Exception: You need to create the file path: ../data/all_play_data_diverse

In [None]:
print(train_dh.loc)

## Build the dataset
You will only need to perform this step __once__ for the full dataset and __once__ for the debug dataset for the entire coursework, both locally and in Google collab. In Google Collab, the data will be saved in your Google Drive.

In [None]:
from comp0188_cw2.Preprocessing import main
RUN_PREPROCESSING = False
if RUN_PREPROCESSING:
  main()

## Question 1: Tune an end-to-end supervised learning model taking in the full set of observations and predicting actions

In [None]:
_keys = [
    "actions","front_cam_ob",
    "mount_cam_ob","terminals",
    "ee_cartesian_pos_ob",
    "ee_cartesian_vel_ob",
    "joint_pos_ob"
    ]
train_nps = load_all_files(train_dh.loc,"train_[0-9]+.h5",keys=_keys)
val_nps = load_all_files(val_dh.loc,"val_[0-9]+.h5",keys=_keys)

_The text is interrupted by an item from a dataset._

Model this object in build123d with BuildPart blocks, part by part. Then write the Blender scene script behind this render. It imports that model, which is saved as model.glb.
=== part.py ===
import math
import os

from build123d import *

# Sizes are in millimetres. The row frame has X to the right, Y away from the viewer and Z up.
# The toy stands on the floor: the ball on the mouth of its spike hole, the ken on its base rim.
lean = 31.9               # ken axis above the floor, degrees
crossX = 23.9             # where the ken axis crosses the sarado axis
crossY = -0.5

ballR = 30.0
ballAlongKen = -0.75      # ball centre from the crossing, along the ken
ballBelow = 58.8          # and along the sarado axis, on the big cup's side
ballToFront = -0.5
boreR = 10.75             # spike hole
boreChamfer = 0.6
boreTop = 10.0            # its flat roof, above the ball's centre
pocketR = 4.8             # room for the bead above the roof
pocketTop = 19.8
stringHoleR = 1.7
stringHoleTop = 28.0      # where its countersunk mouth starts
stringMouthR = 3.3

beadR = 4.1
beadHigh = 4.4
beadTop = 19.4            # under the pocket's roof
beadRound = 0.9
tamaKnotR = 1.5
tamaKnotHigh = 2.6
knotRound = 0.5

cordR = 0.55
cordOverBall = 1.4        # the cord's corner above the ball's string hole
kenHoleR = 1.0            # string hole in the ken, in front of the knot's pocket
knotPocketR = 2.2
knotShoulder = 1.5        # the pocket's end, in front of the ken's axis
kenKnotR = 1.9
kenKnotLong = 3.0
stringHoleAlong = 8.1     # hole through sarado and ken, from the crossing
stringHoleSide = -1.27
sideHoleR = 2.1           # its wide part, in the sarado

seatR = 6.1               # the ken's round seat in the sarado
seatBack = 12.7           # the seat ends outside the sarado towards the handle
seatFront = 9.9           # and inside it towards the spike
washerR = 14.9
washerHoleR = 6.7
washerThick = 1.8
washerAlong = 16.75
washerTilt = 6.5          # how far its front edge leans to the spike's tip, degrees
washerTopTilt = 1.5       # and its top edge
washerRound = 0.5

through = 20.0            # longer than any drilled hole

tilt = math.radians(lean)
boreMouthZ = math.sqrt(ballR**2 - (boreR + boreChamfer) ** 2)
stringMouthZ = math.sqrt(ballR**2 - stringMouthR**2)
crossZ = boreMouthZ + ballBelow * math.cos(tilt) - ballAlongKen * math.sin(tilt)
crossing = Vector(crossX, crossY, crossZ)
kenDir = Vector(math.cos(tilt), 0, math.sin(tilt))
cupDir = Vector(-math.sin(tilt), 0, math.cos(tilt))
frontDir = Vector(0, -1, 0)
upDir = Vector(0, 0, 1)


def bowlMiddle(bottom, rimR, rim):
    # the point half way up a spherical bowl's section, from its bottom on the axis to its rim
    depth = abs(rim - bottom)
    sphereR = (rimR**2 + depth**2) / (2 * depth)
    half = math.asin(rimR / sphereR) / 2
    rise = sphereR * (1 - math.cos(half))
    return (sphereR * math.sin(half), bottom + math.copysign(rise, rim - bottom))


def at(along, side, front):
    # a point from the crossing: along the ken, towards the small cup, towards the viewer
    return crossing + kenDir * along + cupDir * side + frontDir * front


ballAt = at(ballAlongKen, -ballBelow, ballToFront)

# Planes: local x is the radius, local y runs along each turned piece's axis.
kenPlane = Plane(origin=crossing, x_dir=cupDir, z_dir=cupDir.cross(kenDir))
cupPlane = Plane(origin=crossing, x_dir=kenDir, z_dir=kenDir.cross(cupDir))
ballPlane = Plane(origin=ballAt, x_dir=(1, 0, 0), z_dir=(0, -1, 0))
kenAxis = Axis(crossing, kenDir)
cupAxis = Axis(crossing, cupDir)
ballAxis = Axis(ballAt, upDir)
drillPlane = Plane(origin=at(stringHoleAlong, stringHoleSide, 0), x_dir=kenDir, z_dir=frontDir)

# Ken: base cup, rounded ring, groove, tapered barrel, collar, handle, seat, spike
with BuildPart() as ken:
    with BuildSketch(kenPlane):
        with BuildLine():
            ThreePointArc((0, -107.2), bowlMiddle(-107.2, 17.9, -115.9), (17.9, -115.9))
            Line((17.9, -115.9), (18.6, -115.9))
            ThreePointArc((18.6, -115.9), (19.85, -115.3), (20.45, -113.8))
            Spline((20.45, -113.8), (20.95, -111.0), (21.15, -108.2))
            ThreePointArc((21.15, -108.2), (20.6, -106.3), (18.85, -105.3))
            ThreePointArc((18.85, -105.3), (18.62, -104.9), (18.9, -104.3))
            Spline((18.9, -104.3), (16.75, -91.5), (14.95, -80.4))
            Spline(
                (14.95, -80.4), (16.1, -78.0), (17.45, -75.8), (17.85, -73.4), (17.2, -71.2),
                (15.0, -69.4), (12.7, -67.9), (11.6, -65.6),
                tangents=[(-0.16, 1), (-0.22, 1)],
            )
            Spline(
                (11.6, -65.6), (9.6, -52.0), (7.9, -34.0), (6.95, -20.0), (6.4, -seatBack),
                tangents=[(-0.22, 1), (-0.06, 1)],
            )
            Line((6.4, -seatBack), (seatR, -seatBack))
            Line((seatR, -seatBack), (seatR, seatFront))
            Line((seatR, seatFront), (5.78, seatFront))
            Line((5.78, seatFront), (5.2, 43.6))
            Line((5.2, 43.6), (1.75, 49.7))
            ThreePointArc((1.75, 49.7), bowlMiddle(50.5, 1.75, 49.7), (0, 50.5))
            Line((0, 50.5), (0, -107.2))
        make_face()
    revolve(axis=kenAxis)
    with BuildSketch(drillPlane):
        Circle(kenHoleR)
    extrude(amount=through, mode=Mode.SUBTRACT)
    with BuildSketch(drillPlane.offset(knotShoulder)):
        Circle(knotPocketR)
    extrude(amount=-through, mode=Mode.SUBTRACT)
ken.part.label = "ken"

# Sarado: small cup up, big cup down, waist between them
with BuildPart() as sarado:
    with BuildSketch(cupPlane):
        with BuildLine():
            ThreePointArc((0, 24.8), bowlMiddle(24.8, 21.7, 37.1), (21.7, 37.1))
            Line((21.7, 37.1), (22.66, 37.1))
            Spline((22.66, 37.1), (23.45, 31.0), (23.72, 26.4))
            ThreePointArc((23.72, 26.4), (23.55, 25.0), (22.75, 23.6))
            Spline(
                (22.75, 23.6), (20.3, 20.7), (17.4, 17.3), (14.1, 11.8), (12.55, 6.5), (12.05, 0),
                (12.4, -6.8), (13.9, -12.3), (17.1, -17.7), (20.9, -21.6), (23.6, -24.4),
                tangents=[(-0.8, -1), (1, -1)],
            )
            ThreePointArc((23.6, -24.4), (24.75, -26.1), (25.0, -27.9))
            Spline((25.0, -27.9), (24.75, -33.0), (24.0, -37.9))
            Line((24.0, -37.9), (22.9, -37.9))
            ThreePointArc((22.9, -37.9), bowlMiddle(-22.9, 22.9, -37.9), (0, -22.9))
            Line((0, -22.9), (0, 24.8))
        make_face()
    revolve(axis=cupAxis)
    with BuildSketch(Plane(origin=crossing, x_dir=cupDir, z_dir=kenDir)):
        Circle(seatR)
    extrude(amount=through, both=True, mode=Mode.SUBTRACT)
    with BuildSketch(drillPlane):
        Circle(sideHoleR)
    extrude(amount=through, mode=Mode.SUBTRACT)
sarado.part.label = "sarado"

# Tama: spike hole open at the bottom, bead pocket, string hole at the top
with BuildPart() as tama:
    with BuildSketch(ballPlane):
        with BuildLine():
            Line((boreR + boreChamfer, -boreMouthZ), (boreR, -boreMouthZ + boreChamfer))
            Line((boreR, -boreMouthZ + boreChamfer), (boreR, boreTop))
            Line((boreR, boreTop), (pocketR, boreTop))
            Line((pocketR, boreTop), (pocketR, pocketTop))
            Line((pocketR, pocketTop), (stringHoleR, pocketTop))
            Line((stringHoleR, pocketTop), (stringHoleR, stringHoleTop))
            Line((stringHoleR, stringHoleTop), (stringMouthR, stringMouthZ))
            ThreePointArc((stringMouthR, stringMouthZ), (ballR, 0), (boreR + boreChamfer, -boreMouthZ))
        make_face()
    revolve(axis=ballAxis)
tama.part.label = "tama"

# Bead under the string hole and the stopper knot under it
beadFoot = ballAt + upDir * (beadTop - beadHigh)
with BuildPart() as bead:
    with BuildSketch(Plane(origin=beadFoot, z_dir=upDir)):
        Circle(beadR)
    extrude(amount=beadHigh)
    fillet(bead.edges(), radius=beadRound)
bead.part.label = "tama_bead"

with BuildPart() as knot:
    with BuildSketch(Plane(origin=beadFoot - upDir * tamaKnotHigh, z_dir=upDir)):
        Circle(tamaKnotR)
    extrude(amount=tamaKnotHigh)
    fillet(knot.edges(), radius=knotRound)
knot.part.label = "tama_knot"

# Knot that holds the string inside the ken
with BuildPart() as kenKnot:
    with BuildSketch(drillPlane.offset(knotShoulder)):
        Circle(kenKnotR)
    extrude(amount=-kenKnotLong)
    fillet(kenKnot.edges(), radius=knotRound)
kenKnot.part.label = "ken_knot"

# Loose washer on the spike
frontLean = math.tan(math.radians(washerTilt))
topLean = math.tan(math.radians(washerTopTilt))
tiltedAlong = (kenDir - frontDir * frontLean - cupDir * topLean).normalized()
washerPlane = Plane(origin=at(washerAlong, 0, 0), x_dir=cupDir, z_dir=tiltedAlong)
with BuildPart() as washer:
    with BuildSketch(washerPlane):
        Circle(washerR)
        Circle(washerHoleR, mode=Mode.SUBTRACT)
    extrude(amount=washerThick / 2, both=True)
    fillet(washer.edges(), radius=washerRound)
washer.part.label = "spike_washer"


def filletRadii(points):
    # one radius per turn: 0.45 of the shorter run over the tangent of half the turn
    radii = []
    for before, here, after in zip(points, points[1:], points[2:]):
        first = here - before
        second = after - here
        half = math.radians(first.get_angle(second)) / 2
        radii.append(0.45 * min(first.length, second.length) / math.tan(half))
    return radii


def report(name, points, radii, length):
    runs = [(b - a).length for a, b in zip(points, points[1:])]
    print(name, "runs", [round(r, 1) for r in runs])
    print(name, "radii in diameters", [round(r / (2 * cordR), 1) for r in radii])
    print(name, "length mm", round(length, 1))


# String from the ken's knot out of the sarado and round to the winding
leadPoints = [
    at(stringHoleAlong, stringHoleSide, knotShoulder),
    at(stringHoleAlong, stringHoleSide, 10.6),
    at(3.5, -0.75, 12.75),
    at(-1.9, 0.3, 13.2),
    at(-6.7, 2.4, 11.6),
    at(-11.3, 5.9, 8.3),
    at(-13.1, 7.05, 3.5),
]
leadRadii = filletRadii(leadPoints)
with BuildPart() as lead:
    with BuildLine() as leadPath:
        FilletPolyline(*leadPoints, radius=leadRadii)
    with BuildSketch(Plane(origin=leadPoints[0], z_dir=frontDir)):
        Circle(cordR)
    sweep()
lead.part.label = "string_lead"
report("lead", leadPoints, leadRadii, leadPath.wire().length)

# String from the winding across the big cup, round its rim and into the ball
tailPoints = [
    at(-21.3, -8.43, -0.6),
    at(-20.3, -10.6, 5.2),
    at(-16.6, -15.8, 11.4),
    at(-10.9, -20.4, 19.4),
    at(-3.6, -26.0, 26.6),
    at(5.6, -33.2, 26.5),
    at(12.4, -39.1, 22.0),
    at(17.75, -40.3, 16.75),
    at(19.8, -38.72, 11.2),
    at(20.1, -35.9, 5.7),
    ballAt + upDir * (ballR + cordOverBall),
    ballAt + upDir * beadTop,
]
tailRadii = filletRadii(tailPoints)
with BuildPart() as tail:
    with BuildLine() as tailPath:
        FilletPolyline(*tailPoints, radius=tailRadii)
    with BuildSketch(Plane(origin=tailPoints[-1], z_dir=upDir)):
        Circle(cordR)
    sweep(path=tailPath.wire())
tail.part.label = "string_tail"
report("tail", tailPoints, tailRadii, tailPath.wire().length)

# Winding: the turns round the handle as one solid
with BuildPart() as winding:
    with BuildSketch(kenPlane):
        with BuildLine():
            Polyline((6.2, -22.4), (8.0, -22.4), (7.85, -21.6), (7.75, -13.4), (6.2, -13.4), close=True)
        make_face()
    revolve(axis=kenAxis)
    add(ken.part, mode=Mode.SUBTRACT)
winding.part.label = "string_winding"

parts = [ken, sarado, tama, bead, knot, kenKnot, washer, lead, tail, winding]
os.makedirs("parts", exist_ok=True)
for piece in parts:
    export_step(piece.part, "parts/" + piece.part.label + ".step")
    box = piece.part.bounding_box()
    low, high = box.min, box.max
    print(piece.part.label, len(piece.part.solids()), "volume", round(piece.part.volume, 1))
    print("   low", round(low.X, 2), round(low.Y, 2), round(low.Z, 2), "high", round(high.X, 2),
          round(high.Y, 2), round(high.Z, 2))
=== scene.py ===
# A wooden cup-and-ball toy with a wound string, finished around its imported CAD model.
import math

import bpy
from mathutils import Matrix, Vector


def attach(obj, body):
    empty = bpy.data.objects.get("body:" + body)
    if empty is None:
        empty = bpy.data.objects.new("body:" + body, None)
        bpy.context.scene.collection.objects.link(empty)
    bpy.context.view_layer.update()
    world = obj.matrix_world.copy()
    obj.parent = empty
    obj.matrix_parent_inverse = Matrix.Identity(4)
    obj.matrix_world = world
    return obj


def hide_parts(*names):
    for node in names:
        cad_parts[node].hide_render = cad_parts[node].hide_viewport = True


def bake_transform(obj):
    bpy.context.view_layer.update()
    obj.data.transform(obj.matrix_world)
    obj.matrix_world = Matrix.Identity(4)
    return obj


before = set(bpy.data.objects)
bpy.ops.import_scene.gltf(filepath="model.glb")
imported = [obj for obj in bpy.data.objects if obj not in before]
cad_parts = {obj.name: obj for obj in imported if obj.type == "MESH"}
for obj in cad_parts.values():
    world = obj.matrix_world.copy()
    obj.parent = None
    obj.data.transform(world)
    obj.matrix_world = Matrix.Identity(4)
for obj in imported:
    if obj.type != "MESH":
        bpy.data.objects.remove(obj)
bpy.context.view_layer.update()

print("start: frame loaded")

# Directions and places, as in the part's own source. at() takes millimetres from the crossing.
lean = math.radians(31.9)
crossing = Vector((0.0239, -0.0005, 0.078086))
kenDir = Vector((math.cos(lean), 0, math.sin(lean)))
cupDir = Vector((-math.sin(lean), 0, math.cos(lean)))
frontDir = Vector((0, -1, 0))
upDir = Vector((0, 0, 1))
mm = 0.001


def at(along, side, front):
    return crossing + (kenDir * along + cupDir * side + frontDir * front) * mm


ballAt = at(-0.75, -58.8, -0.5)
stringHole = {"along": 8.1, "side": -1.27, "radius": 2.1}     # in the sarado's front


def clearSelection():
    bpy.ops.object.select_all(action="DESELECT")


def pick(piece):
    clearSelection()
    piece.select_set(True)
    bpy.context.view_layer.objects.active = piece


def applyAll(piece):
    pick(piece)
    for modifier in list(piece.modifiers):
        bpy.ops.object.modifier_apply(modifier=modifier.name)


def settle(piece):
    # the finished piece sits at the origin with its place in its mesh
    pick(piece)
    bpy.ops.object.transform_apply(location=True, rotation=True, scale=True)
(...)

### Question 1.a Preprocessing
Most likely in machine learning pipelines, input data needs to be preprocessed before passing it to the model. This question requires you to specify the preprocessing that you will perform for the different types of data i.e., front_cam_ob, mount_cam_ob, ee_cartesian_pos_ob, ee_cartesian_vel_ob and joint_pos_ob. The dataset class provided in the associated "comp0188_cw2" package enables you to pass a dictionary of functions to preprocess each element of the observations and actions. The class expects a dictionary of transformations to apply to each input/output. 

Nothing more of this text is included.